The typical patient with perforation has a good history of foreign body ingestion along with:
- Severe chest and/or neck pain
- Aphagia or drooling
- Sometimes surgical emphysema, torticollis or trismus
Plain AP and lateral chest and lateral neck radiographs may aid diagnosis, however not all foreign bodies are radio-opaque. (There are lists of radio-opaque versus radio-lucent fish bones in some EDs but in our experience, you should not rely on this. Bottom line: If a patient feels pain or the foreign body every time they swallow, it is probably still stuck, regardless of negative imaging.)
- The foreign body!
- Surgical emphysema
- Widening of the mediastinum
- Widening of the retropharyngeal soft tissue
- Gas trapped in the oesophagus
CT imaging may be required if plain radiographs are negative
IMMEDIATE AND OVERNIGHT MANAGEMENT
If there is an airway problem, then proceed as for airway obstruction.
Various medical treatments are usually tried first, although there is not much evidence available to suggest that these are more effective than observation alone.
- Glucagon can be given as a slow IV bolus of 1-2 mg to relax the lower oesophageal sphincter
- Buscopan (hyoscine butylbromide) is also commonly given in 20mg IV boluses, 30 minutes apart, to a maximum of five doses, for the same effect
- Some teams also prescribe a prokinetic such as erythromycin, domperidone or metoclopramide to empty the stomach
In uncomplicated cases, admit the patient overnight and give IV fluids and analgesia. Oesophagoscopy (rigid or flexible) is usually performed the following day to allow time for the obstruction to pass spontaneously, as long as there are no worrying features.
Emergency endoscopy is required if the following are present
- Foreign body is sharp, long (>5cm) or superabsorbent polymer and in oesophagus
- Lithium/button batteries
- Signs of airway compromise
Urgent Endoscopy (within 24 hours) indicated in patients with
- Evidence of near complete or complete oesophageal obstruction eg unable to swallow secretions
- Oesophageal food bolus without complete obstruction
- Oesophageal foreign bodies that are not sharp-pointed
- Sharp- pointed objects in stomach or duodenum
- Magnets within endoscopic reach
- Objects >6cm in length or above the proximal duodenum
- Coins in oesophagus may be observed for 12-24hours before endoscopic removal if asymptomatic
- Objects within stomach >2.5cm
- Disk batteries or cylindrical batteries which have passed into stomach without signs of GI injury
If the patient becomes unwell either following initial admission or rigid oesophagoscopy, re-assess them urgently and seek a senior opinion if necessary.
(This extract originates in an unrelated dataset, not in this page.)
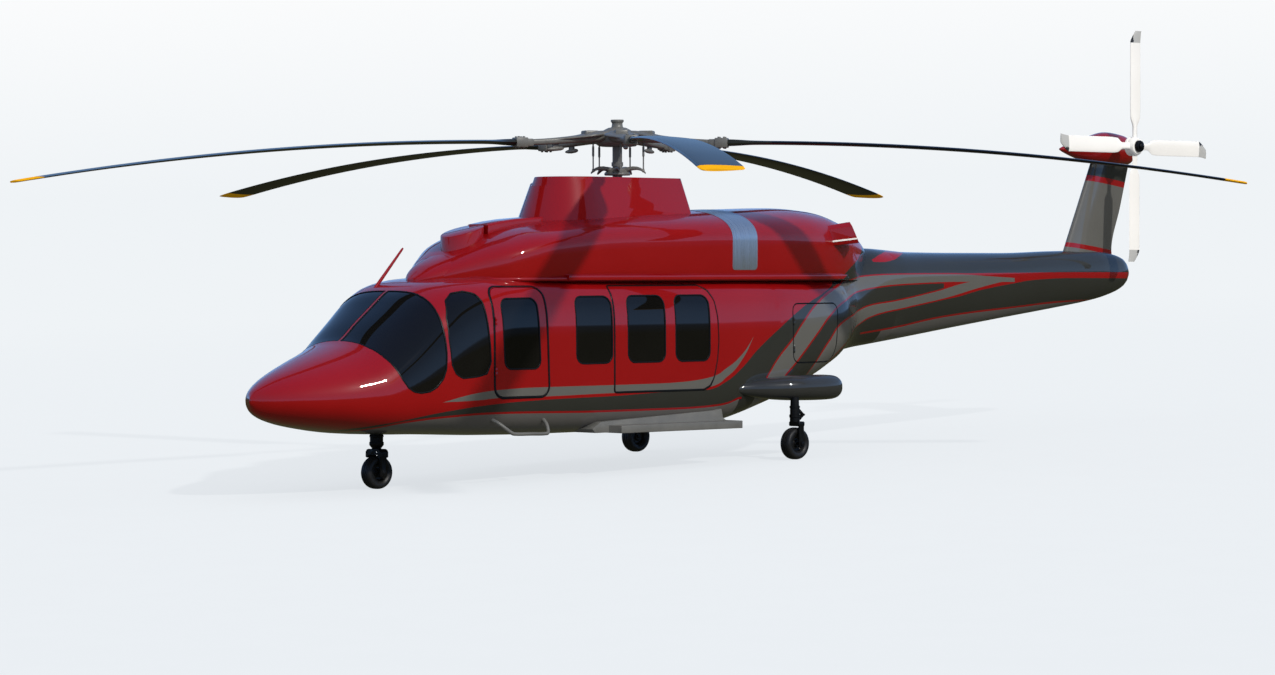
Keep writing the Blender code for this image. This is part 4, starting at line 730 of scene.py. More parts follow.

Serial X-ray imaging may be useful to ensure radio-opaque foreign bodies such as coins have passed into the stomach.
Following a rigid oeosophagoscopy, patients should be observed. Once the patient’s symptoms have settled completely, the patient can introduce water, slowly leading to a soft diet. The patient can be discharged later if well.
The patient may require follow-up in clinic or a follow-up contrast study if there is any concern over underlying pathology.